Standard patterned resinous through-air-drying belts maximize the projected open area, so that airflow therethrough is not reduced or unduly blocked. Patterned resinous through-air-drying belts common in the prior art use a dual layer design reinforcing element having vertically stacked warps. Generally, the wisdom has been to use relatively large diameter yarns, to increase belt life. Belt life is important not only because of the cost of the belts, but more importantly due to the expensive downtime incurred when a worn belt must be removed and a new belt installed. Unfortunately, larger diameter yarns require larger holes therebetween in order to accommodate the weave. The larger holes permit short fibers, such as Eucalyptus, to be pulled through the belt and thereby create pinholes. Unfortunately, short fibers, such as Eucalyptus, are heavily consumer preferred due to the softness they create in the resulting cellulosic fibrous structure.
Additionally, the effect of superimposing a repetitive design, such as a grid, on the same or a different design can also produce a pattern that is distinct from the components of the pattern. This is known to one of skill in the art as a Moire pattern. Such Moire patterns can detrimentally impact the appearance of products produced by such a forming structure by having unintended designs appear upon the product. These unintended Moire designs are likely to be distinct from any of the patterns used to generate the forming structure.

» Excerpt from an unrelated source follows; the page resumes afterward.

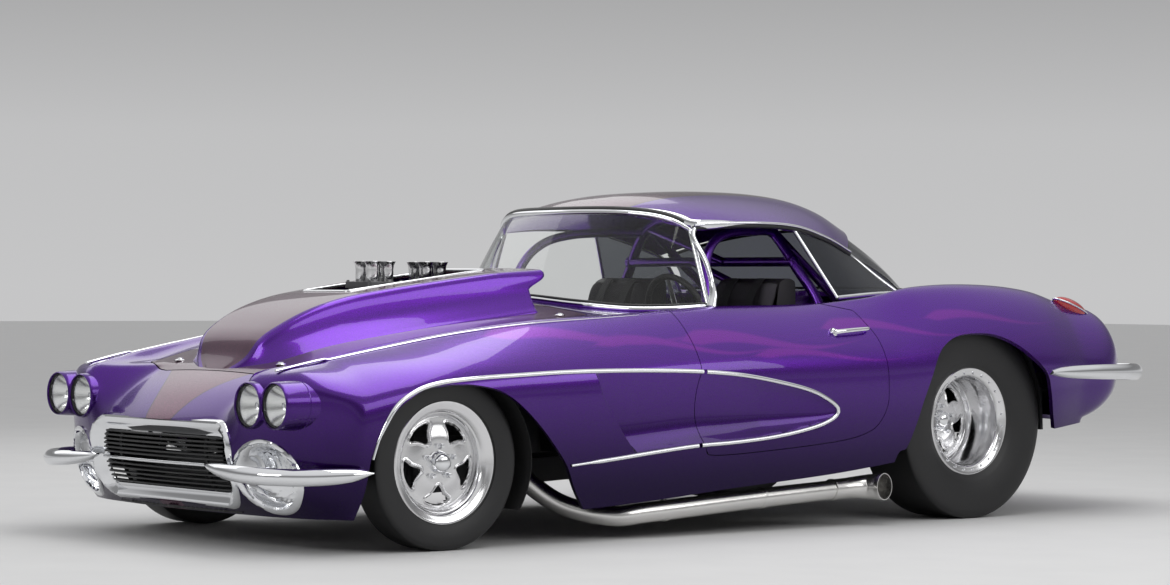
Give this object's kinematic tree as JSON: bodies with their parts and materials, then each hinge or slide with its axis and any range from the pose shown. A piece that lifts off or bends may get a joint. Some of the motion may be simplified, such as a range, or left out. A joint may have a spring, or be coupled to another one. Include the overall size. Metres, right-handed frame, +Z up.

Accordingly, there is a need to provide a forming wire that reduces fiber loss and non-uniform fiber distribution in specific areas of the resulting product. Such a forming wire should provide a patterned resinous papermaking belt that also overcomes the prior art trade-off of belt life and reduced pinholing. Additionally, the forming wire should provide an improved patterned resinous belt having sufficient open area to efficiently use during manufacturing. Also, the papermaking belt should provide for a patterned resinous belt that produces an aesthetically acceptable consumer product comprising a cellulosic fibrous structure by eliminating Moire patterns resulting from the papermaking process.